Point
■NTTが、座った状態のまま歩いている感覚を作り出すことに成功したと発表
■実際の歩行時に生じる足裏への「振動刺激」と同じものを与えることで、歩行感覚を再現することに成功した
■さらにVR技術と組み合わせることで、歩行時に起きる空間的な変化も再現することができた
これから人類は「立たずに歩く」時代に突入するかもしれない。
NTT(日本電信電話株式会社)は5月30日、座った状態のまま歩いている感覚を作り出すことのできる技術の開発に成功したと発表した。
実際の歩行時に生じる振動刺激を、足裏に与えることで「歩いている感覚」をもたらすことが可能になるという。
そして本技術とVRを組み合わせることで、自室にいながらの旅行体験や、遠隔地にいる人とのリアルな散歩の実現などが期待されている。
主観的な空間も変化
足裏は地面の情報を受け取る接触面であり、そこから地面の状態や質感の知覚を行うことができる。
これをヒントに研究チームは「足裏に適切な振動刺激を与えることで、実際に近い歩行感覚を疑似体験することができるのではないか」と考えた。
手順としては、実際の歩行時に生じる「振動(歩行音)」を記録して、特殊な処理によりそれを「振動刺激」に置き換える。この刺激は、現実の歩行に伴う振動や歩行周期、歩くタイミングなどに一致するようになっている。
これを座っている人の足裏に与えると同時に、VR技術によって歩行時の視覚・聴覚の情報も一緒に加えている。すると体験者は実際の歩行にかなり近い感覚が得られたと報告したという。
さらに「歩行感が起きていない状態」と「歩行感が起きている状態」とを比較したところ、後者では体験者の「身体近傍感覚」が前方に伸び広がっているような反応が確認されたそうだ。
「身体近傍感覚」とは、身体周辺を取り囲む近距離空間のことで、この範囲内で他者との物理的・心理的なやり取りが行われる。
つまりこのスペースが主観的に前に広がっているということは、実際に歩いているときの感覚と非常に近いことを意味しているのだ。

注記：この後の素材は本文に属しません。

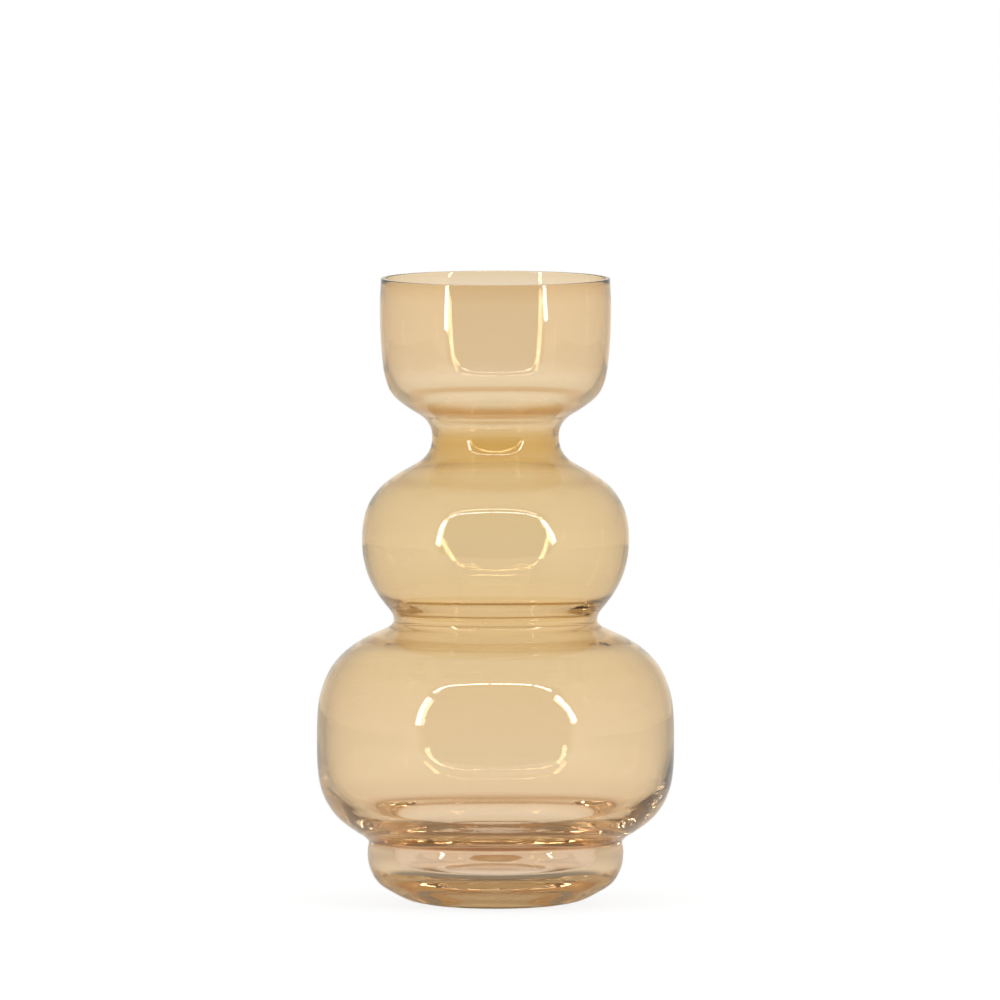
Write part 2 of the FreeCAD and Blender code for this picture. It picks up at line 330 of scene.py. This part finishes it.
def strip_lamp(name, start, end, width):
    """Thin area lamp between two places in the frame, in mm across and up, turned to the vase."""
    start, end = (Vector((x * MM, -FRAME_DISTANCE, z * MM)) for x, z in (start, end))
    length = (end - start).length
    lamp = bpy.data.lights.new(name, "AREA")
    lamp.shape = "RECTANGLE"
    lamp.size = length
    lamp.size_y = width * MM
    lamp.energy = STRIP_RADIANCE * length * width * MM * math.pi
    strip = bpy.data.objects.new(name, lamp)
    bpy.context.scene.collection.objects.link(strip)
    strip.location = (start + end) / 2
    along = (end - start).normalized()
    away = strip.location - LAMP_AIM
    away = (away - along * away.dot(along)).normalized()
    strip.rotation_euler = Matrix((along, away.cross(along), away)).transposed().to_euler()
    print("%s: %.0f mm long" % (name, length / MM))


for strip_facts in STRIPS:
    strip_lamp(*strip_facts)

# %% [markdown]
# The vase is round about one axis, so its shape is one outline. That could be a list of points in
# millimetres, but then it wouldn't follow the construction model. Here each section of the model
# gives its own height and widest radius, and a station is a share of those two and a lean: the
# direction in degrees in which the outline leaves it, 0 straight up and 90 outwards. Between two
# stations runs one smooth curve. The inside follows the outside at a few millimetres, and where
# the two lean differently the wall works as a wedge. At the waist and under the lower bulb the
# wedge is steep enough to mirror the light, which makes the dark corners there.


# %% Sizes of the sections
SECTIONS = ("foot_base", "foot_wall", "lower_bulb", "waist", "middle_bulb", "neck", "cup", "rim")


def section_size(node):
    """Bottom height, top height and widest radius of a section."""
    low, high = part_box(node)
    return low.z, high.z, high.x


def stations(node, shares):
    """Stations of a section: radius, height and lean, from shares of its widest radius and height."""
    low, high, widest = section_size(node)
    return [(widest * r, low + (high - low) * h, lean) for r, h, lean in shares]


for name in SECTIONS:
    print(name, [round(value / MM, 2) for value in section_size(name)])

# %% Outside of the wall, from the ground ring to the cup
outside = (
    stations("foot_base", [
        (0.0, 0.114, 90), (0.24, 0.114, 90), (0.37, 0.04, 110), (0.41, 0.0, 90), (0.48, 0.0, 90),
        (0.64, 0.08, 80), (0.862, 0.43, 61), (0.958, 0.714, 35), (1.0, 1.0, 22),
    ])
    + stations("foot_wall", [(1.0, 0.62, 0), (0.994, 0.87, -12)])
    + stations("lower_bulb", [
        (0.71, 0.001, 8), (0.719, 0.016, 45), (0.752, 0.038, 59), (0.836, 0.085, 53),
        (0.898, 0.132, 41), (0.938, 0.179, 31), (0.965, 0.226, 21), (0.991, 0.31, 7.5),
        (1.0, 0.485, 0), (0.992, 0.651, -7), (0.966, 0.745, -20), (0.91, 0.84, -36),
        (0.793, 0.934, -56), (0.694, 0.981, -66),
    ])
    + stations("waist", [
        (0.937, 0.141, -62), (0.891, 0.343, -35), (0.885, 0.475, 0), (0.892, 0.646, 22),
    ])
    + stations("middle_bulb", [
        (0.819, 0.009, 39), (0.899, 0.117, 31), (0.966, 0.261, 17), (1.0, 0.478, 0),
        (0.968, 0.694, -19), (0.88, 0.838, -40), (0.8, 0.91, -53), (0.68, 0.982, -61),
    ])
    + stations("neck", [
        (0.861, 0.136, -53), (0.766, 0.318, -26), (0.734, 0.568, 0), (0.76, 0.773, 28),
        (0.861, 0.955, 55),
    ])
    + stations("cup", [
        (0.713, 0.02, 58), (0.779, 0.061, 55), (0.881, 0.143, 41), (0.946, 0.265, 17),
        (0.973, 0.388, 7), (1.0, 0.878, 0),
    ])
)
print("stations outside:", len(outside))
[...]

今回の技術を発展させれば、4D映画館やVRアミューズメント施設などでの応用が可能となる。さらに研究チームは今後、歩行感覚だけでなく「走る感覚」「スキップ感」など表現バリエーションを増やしていくことを目的にしているそうだ。
VRの弱点である「移動できない」を克服できれば、その臨場感は格段に上がるだろう。「フルダイブ」の実現も夢ではなさそうだ。